*Written instruction*:
Reproduce precisely the lines between the start of the data below and the line with "enamel_gloss, gloss_change, primer_dullness", both included.

☆ ☆ ☆

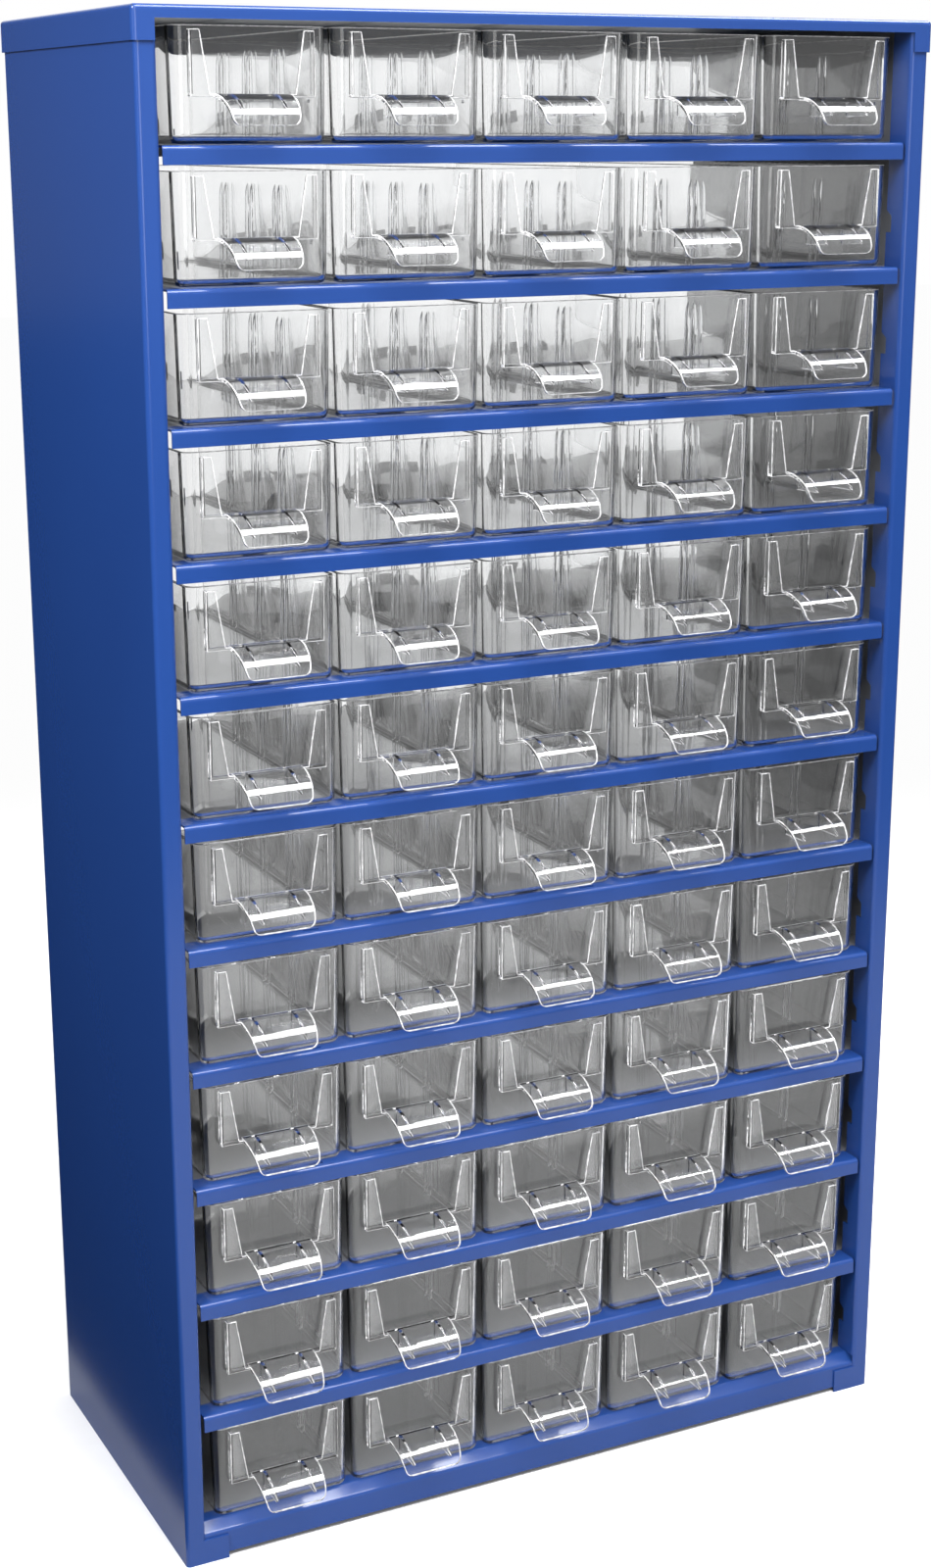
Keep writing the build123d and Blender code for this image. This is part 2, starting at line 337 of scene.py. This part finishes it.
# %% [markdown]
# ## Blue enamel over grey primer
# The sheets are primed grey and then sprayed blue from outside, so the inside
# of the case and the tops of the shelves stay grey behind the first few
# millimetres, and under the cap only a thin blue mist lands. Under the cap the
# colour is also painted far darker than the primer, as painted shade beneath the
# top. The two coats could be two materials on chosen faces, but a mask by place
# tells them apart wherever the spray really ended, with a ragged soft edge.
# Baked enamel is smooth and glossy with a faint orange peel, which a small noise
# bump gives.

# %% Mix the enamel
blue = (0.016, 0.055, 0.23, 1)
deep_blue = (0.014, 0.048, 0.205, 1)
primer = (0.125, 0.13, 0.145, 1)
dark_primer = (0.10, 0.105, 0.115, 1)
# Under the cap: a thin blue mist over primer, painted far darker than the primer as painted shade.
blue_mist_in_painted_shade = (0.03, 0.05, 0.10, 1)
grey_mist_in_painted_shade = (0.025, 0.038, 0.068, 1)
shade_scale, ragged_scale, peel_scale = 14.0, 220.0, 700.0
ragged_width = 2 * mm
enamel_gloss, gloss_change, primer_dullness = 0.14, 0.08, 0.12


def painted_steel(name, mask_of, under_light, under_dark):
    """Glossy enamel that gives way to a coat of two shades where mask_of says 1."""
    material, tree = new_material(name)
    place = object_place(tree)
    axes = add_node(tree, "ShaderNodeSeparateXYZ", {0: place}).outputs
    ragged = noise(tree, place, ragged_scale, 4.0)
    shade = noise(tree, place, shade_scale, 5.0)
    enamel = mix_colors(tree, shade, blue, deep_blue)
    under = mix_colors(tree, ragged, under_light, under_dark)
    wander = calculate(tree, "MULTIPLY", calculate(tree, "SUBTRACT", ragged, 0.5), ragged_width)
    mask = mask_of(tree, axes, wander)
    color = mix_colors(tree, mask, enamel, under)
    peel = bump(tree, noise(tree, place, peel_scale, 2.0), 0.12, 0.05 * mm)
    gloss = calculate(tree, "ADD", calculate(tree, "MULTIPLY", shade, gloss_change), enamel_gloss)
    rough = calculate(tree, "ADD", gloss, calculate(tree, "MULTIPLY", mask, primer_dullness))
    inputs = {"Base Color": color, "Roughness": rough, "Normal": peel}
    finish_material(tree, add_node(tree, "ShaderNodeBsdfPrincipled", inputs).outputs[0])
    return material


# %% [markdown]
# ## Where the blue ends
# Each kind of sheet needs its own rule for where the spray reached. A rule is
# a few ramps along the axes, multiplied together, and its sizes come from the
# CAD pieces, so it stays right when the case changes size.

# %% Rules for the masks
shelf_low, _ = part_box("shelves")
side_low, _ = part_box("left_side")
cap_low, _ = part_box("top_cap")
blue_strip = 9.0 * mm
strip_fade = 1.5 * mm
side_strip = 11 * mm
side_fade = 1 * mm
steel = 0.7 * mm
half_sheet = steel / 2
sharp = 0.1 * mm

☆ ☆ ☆

*The result*:
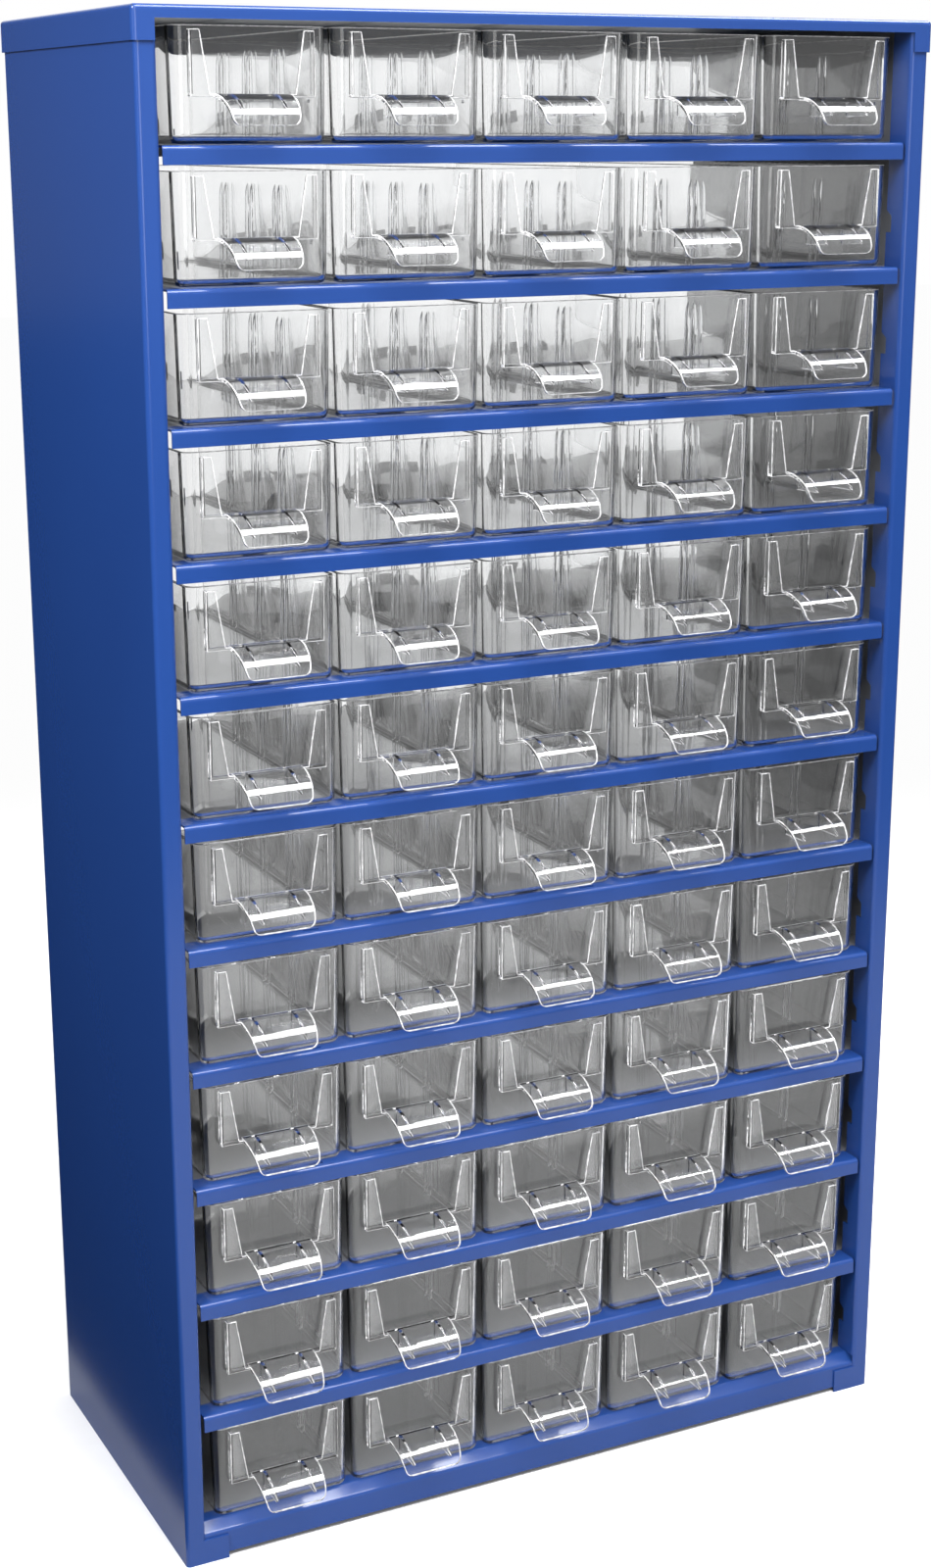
Keep writing the build123d and Blender code for this image. This is part 2, starting at line 337 of scene.py. This part finishes it.
# %% [markdown]
# ## Blue enamel over grey primer
# The sheets are primed grey and then sprayed blue from outside, so the inside
# of the case and the tops of the shelves stay grey behind the first few
# millimetres, and under the cap only a thin blue mist lands. Under the cap the
# colour is also painted far darker than the primer, as painted shade beneath the
# top. The two coats could be two materials on chosen faces, but a mask by place
# tells them apart wherever the spray really ended, with a ragged soft edge.
# Baked enamel is smooth and glossy with a faint orange peel, which a small noise
# bump gives.

# %% Mix the enamel
blue = (0.016, 0.055, 0.23, 1)
deep_blue = (0.014, 0.048, 0.205, 1)
primer = (0.125, 0.13, 0.145, 1)
dark_primer = (0.10, 0.105, 0.115, 1)
# Under the cap: a thin blue mist over primer, painted far darker than the primer as painted shade.
blue_mist_in_painted_shade = (0.03, 0.05, 0.10, 1)
grey_mist_in_painted_shade = (0.025, 0.038, 0.068, 1)
shade_scale, ragged_scale, peel_scale = 14.0, 220.0, 700.0
ragged_width = 2 * mm
enamel_gloss, gloss_change, primer_dullness = 0.14, 0.08, 0.12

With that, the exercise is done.